Of the above underground sights, I’ve only seen the night sky at the La Raza metro station, so the rest are on my bucket list.
8. El Desierto De Los Leones National Park
Still On My List
El Desierto de Los Leones National Park, a large national park located southwest of the city, is also on my list to explore the next time we visit. Despite its name, the park is not a desert and in fact has several waterfalls throughout the forest of pines, firs, and oaks. It also has panoramic views of the surrounding mountains, extensive hiking and biking trails, as well as beautiful gardens within the ruins of an abandoned 7th-century Carmelite convent.

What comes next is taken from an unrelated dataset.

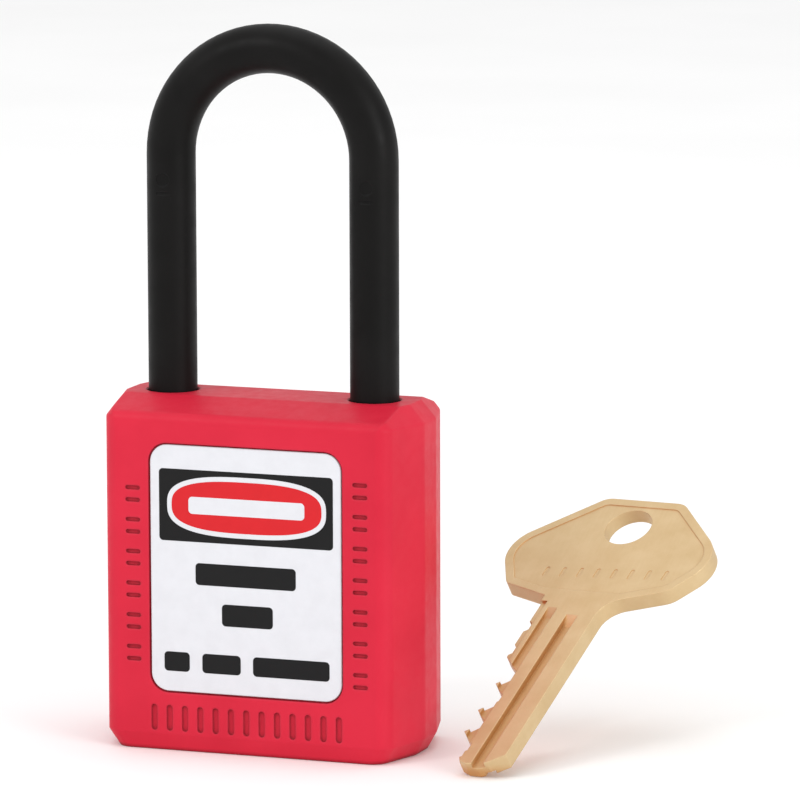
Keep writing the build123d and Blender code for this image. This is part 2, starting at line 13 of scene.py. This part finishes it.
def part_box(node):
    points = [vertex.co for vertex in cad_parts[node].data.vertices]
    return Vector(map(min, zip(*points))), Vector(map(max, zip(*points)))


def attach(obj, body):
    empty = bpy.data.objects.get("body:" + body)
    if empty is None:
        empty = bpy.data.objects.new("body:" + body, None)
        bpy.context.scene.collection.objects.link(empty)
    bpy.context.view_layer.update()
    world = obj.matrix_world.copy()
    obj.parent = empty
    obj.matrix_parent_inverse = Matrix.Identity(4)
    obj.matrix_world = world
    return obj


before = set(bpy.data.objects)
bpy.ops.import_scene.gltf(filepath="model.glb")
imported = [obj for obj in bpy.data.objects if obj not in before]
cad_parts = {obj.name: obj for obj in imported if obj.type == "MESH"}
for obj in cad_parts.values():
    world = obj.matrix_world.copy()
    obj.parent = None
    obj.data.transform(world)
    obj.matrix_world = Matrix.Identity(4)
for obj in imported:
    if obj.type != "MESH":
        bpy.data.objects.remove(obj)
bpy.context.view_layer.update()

MM = 0.001

# The photograph's viewpoint
CAMERA_TURN = math.radians(19.974)  # to the right of the front
CAMERA_RISE = math.radians(9.161)
CAMERA_ROLL = math.radians(-0.159)
CAMERA_DISTANCE = 0.7758
CAMERA_AIM = Vector((0.016395, 0, 0.043214))
CAMERA_LENS = 288.74

# Printed label, in millimetres about the label's own centre
BAND_SIZE = (22.5, 8.86)
BAND_CENTRE = (0.07, 7.85)
OVAL_SIZE = (20.6, 7.5)
OVAL_RING = 0.6
OVAL_CENTRE = (0.15, 7.92)
OVAL_POWER = 2.8  # 2 is an ellipse; more is squarer
OVAL_STEPS = 96
OVAL_BAR = (15.0, 2.1)
# Bars that stand where the real label has wording: centre x, centre z, width, height
BARS = (
    (0.0, -0.5, 13.0, 2.7),
    (0.2, -5.4, 6.6, 2.7),
    (-9.0, -11.5, 3.3, 2.4),
    (-3.2, -11.5, 5.0, 2.4),
    (5.85, -11.5, 9.9, 2.4),
)
RULED_LINES = (5.5, -1.5, -8.5)  # heights on the rear label
RULED_LINE_SIZE = (19.0, 0.35)
INK_THICKNESS = 0.02
PRINT_CORNER = 0.5
RULED_CORNER = 0.17
CORNER_STEPS = 10
MERGE_DISTANCE = 1e-7  # metres

# The key leans on the floor, and its scratches run along the blade
KEY_TURN = tuple(math.radians(angle) for angle in (32.03, -8.55, -10.5))

# Studio, in metres and watts
FLOOR_HALF_SIZE = 6.0
FLOOR_DROP = 0.00005
WORLD_STRENGTH = 0.90
LIGHT_AIM = Vector((0.01, 0, 0.04))
SOFTBOXES = (  # name, place, size, power
    ("key_light", (-0.55, -0.85, 0.75), 0.35, 2.9),
    ("fill_light", (0.95, -0.45, 0.35), 0.45, 3.6),
    ("top_light", (0.0, 0.1, 1.0), 0.8, 1.6),
)

SHADER_SAMPLES = 6  # for edges and hollows


# ---------------------------------------------------------------- materials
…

From architecture to art, plazas to parks, and the secular to the spiritual, Mexico City is a feast for the senses and the mind. Don’t let its size put you off. It’s a city made up of easily digestible neighborhoods, dotted with rincones (nooks or niches). I recommend you do what we do — absorb all the sensory stimulation it has to offer, then stop and take breaks whenever you need to. Visit this city in bite-sized pieces and enjoy its many eclectic pleasures at a leisurely pace.
Getting Around
Not only does the city offer an abundance of wonders to explore, it’s easy to navigate, with its fast, frequent, and unbelievably cheap metro system costing only 25 cents a ride. Many tourists feel safer using Uber, but when our destination is too far to walk, Barry and I prefer to avoid the heavy traffic on city streets and hop on the metro. In our opinion, it’s the easiest and fastest way to get around Mexico City.
We take precautions, of course, keeping our pockets empty and our bags in front of us, and avoiding peak hours, when the trains are packed. If a train is too crowded, we wait for the next one, which almost always arrives within a few minutes. Mexico City’s metro has by far the most frequent trains I’ve ever experienced.
If you’re female, another way to protect yourself is to use the separate carriage dedicated for women and children only, located at the end of most trains. Look for the markings indicating where these cars will arrive.